I understand that idea; just the other day I was speaking to my dad of how once there was a generation of rabbis (Roland Gittlesohn, Ferdinand Isserman, Joseph Soloveitchik, Abraham Joshua Heschel, Levy Olan, Abba Hillel Silver, etc.) who commanded a national presence in a way that few do today. Some of that is our more fragmented world; as Lena Dunham quipped in an interview : there is no such thing as a 'voice of a generation' today. And while Graham and King commanded a national spotlight, neither were perfectly loved throughout their ministries. I feel as if we have lost such an individual; that Hartman was a kind of Jewish Graham, if not a Jewish King. In The God Who Hates Lies, Hartman writes:

I developed a theology, based on the concept of covenant, that understands the relationship between God and the Jewish people as one of intimacy and partnership. This covenantal model—in which God not only tolerates but demands and delights in Jews’ taking of responsibility for ever-increasing dimensions of our individual and collective lives, infusing every element of human endeavor and experience with religious meaning and purpose—describes a religious anthropology characterized not by slavishness and a howling sense of inadequacy in the face of an infinite commanding God. Instead it resurrects the vital and precocious religious spirit of the Talmudic Rabbis, who understood that the implementation of God’s will amid the complex considerations of human society and psyche requires, at times, the full and fearless assertion of our intellectual independence. The covenant struck between God and the Jewish people was not exclusively a call to unconditional obedience; it was equally a call to empowerment and an affirmation of human adequacy.

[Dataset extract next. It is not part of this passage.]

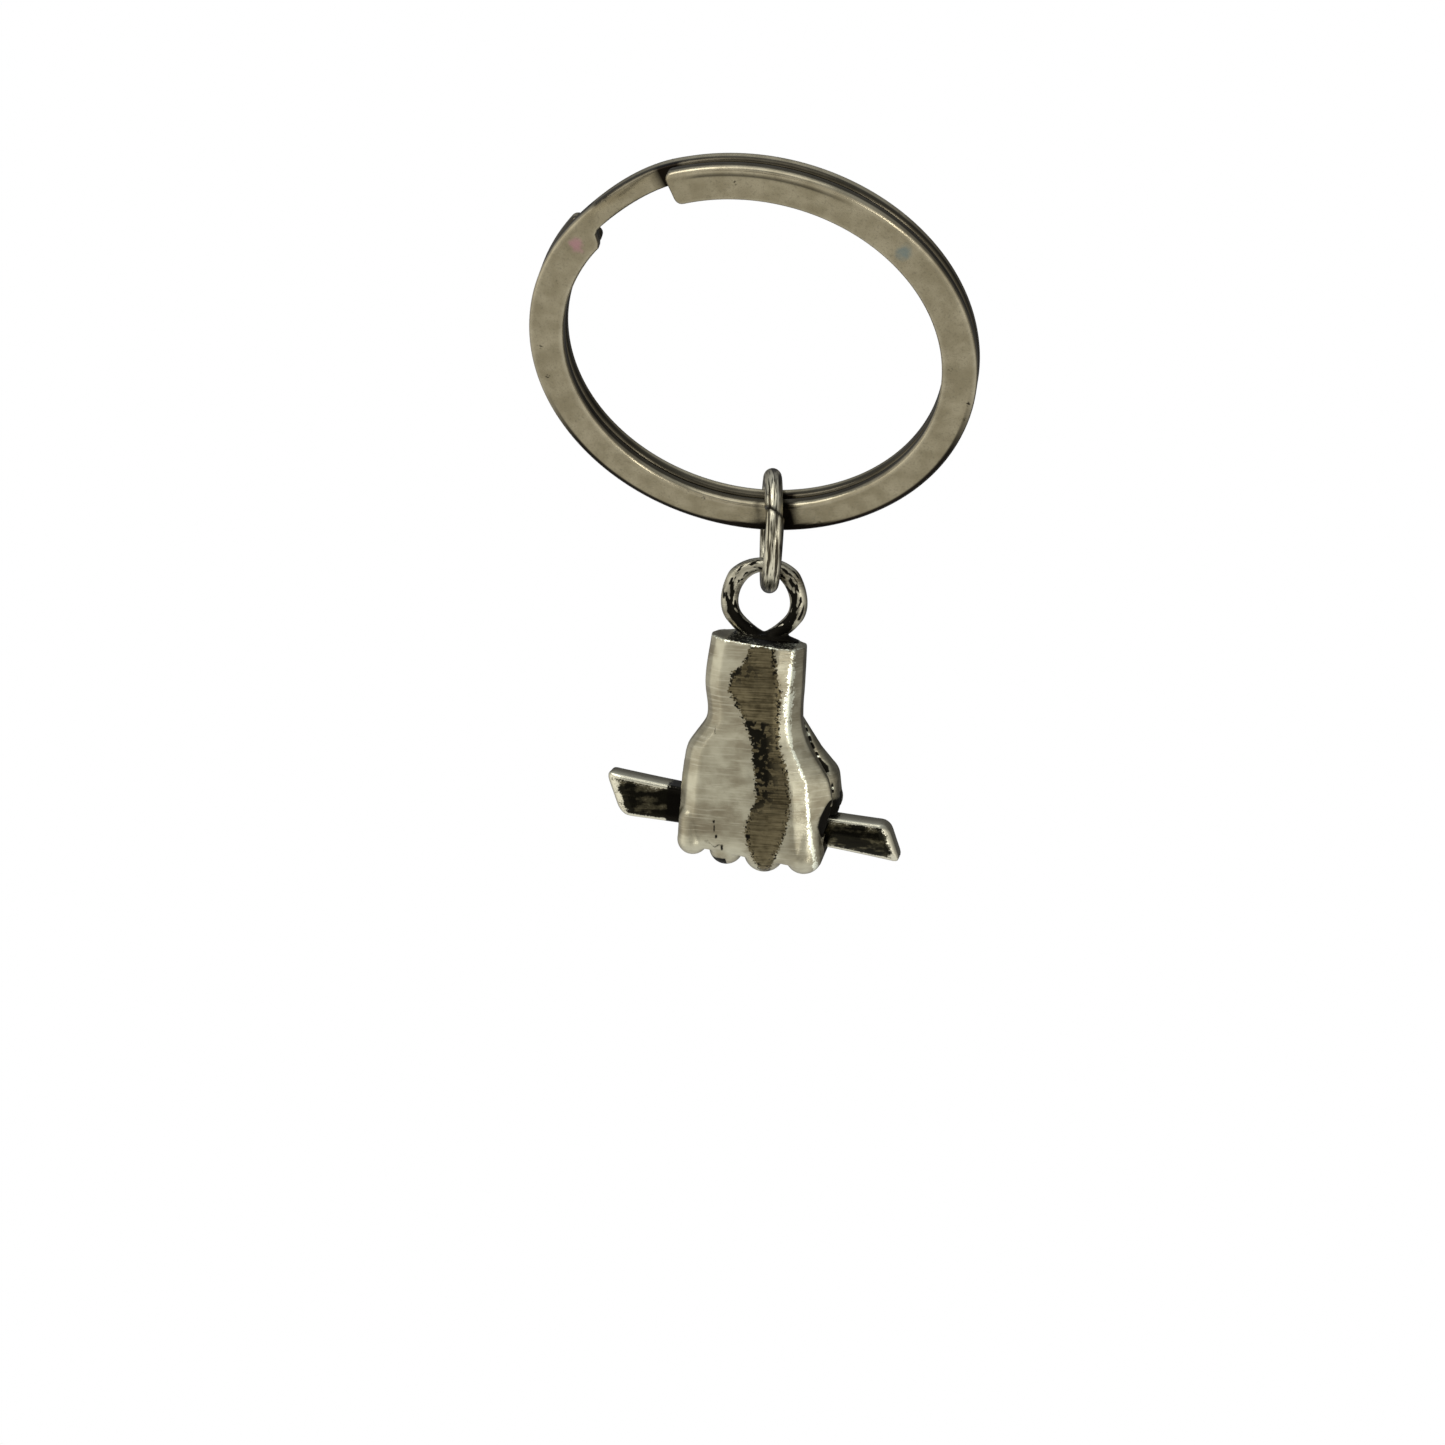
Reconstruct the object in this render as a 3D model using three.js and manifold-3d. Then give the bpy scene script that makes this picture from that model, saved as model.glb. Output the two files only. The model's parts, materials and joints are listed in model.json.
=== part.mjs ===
// A souvenir keychain: a flat split ring, a round-wire jump ring hung on it, and a cast fist that hangs
// from the jump ring by a soldered eye and grips a bar.
//
// Millimetres, +Z up, +X to the right, +Y away from the viewer. The origin is the point inside the top of
// the split ring, between its two turns, where a hook or a finger holds it. The split ring leans with its
// top towards the viewer; the jump ring and the fist hang straight down. The back of the hand faces -Y,
// the fingertips face +Y, and the thumb is on the +X side.
import * as THREE from "three";
import { mergeVertices } from "three/addons/utils/BufferGeometryUtils.js";
import Module from "manifold-3d";

const wasm = await Module();
wasm.setup();

// ---- Driving dimensions -----------------------------------------------------------------------------

// Split ring: one flat spring-steel strip wound twice round, with a short crossover from front to back.
const RING_OUTER_DIAMETER = 30;
const STRIP_WIDTH = 2.35; // across the strip, from the ring's outside to its hole
const STRIP_THICKNESS = 0.93;
const STRIP_CHAMFER = 0.2; // stands for the strip's rounded edges
const TURN_GAP = 0.08; // between the two turns
const RING_LEAN_DEG = 33; // from upright, top towards the viewer
const CROSSOVER_AT_DEG = 120; // middle of the crossover, counterclockwise from the right, seen from the front
const CROSSOVER_SPAN_DEG = 28.5;
const CROSSOVER_PINCH = 0.85; // how much narrower the strip is there, taken off its inner edge
const RING_STEP_DEG = 4.5;

// Jump ring: one turn of round wire with a butt seam.
const LINK_WIRE_DIAMETER = 1.28;
const LINK_PLAY = 1.9; // room left in its hole beside the split ring's strip and the eye's wire
const LINK_TURN_DEG = 12.5; // about the vertical
const LINK_SHIFT = -0.12; // along the split ring, to the left of its lowest point
const LINK_SEAM_DEG = 41; // above the front of the ring
const LINK_SEAM_GAP = 0.12;
const LINK_SEAM_OFFSET = 0.2; // sideways, between the two ends
const LINK_STEPS = 40;

// Eye: a wire ring soldered on the wrist's end.
const EYE_WIRE_DIAMETER = 1.28;
const EYE_HOLE_DIAMETER = 3.75;
const EYE_SHIFT = -0.5; // the charm hangs this far to the left of the split ring's lowest point
const EYE_BITE = 0.25; // how far the ring's underside is ground away to stand on the wrist
const FOOT_WIDTH = 5.4; // the solder fillet round the eye's foot
const FOOT_DEPTH = 1.9;
const FOOT_HEIGHT = 0.55;

// Fist: wrist, back of the hand, four curled fingers and a thumb, cast in one piece.
const WRIST_WIDTH = 7.05;
const WRIST_DEPTH = 4.5;
const WRIST_LENGTH = 5.4;
const WRIST_TOP_SLOPE_DEG = 6.5; // its end face, down towards the thumb
const WRIST_OFFSET = -0.6; // its middle from the eye, sideways
const HAND_SETBACK = -0.85; // the wrist's middle lies this far in front of the eye, so the fist hangs plumb
const HEEL_LENGTH = 3.4; // over which the wrist widens into the hand
const PALM_DEPTH = 3.7;
const PALM_OFFSET = -0.23; // the hand's middle from the wrist's middle, sideways
const GRIP_PLAY = 0.45; // room between the fingers, in front of the bar and behind it
const CURL_LIFT = 0.35; // how much higher the fingers' middle joints lie than the knuckles
// From the little finger to the index finger: width, and the drop from the wrist's end to the knuckle's tip.
const FINGERS = [
  { width: 2.25, drop: 15.9 },
  { width: 2.5, drop: 16.55 },
  { width: 3.05, drop: 16.95 },
  { width: 2.75, drop: 16.85 },
];
const THUMB_WIDTH = 2.7;

// Bar: passes through the fist, both ends cut on the slant, a little thicker towards its ends.
const BAR_LENGTH = 20.7;
const BAR_HEIGHT = 2.6;
const BAR_DEPTH = 2.1;
const BAR_EDGE = 0.35; // bevel round both faces
const BAR_FLARE = 0.28; // extra half height at each end
const BAR_SLOPE_DEG = 7; // down towards the thumb
const BAR_CUT_DEG = 26; // end faces, from square
const BAR_BITE = 0.8; // how far it is sunk into the curled fingers
const BAR_SHIFT = -0.24; // its middle from the hand's middle, sideways

// Fits.
const HANG_GAP = 0.1; // where one ring hangs on another
const SOLDER_GAP = 0.05; // between the eye's foot and the wrist's end
const BAR_GAP = 0.06; // all round the bar in its tunnel

// ---- Helpers ----------------------------------------------------------------------------------------

const rad = THREE.MathUtils.degToRad;
const at = (x, y, z) => new THREE.Vector3(x, y, z);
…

That theology could--should--influence us today. We should see ourselves as partners, not called to obedience, but empowered, affirmed, to see halakha not as boundaries but as a jumping-off point, an educational model, a way to struggle with the moral and ethical challenges of our day, which are legion. If only more people would have listened to Hartman. Then we might all see that the idea of arresting a woman for wearing a prayer shawl and giving thanks to God would be preposterous, and Rosh Hodesh Adar would be a time to rejoice indeed.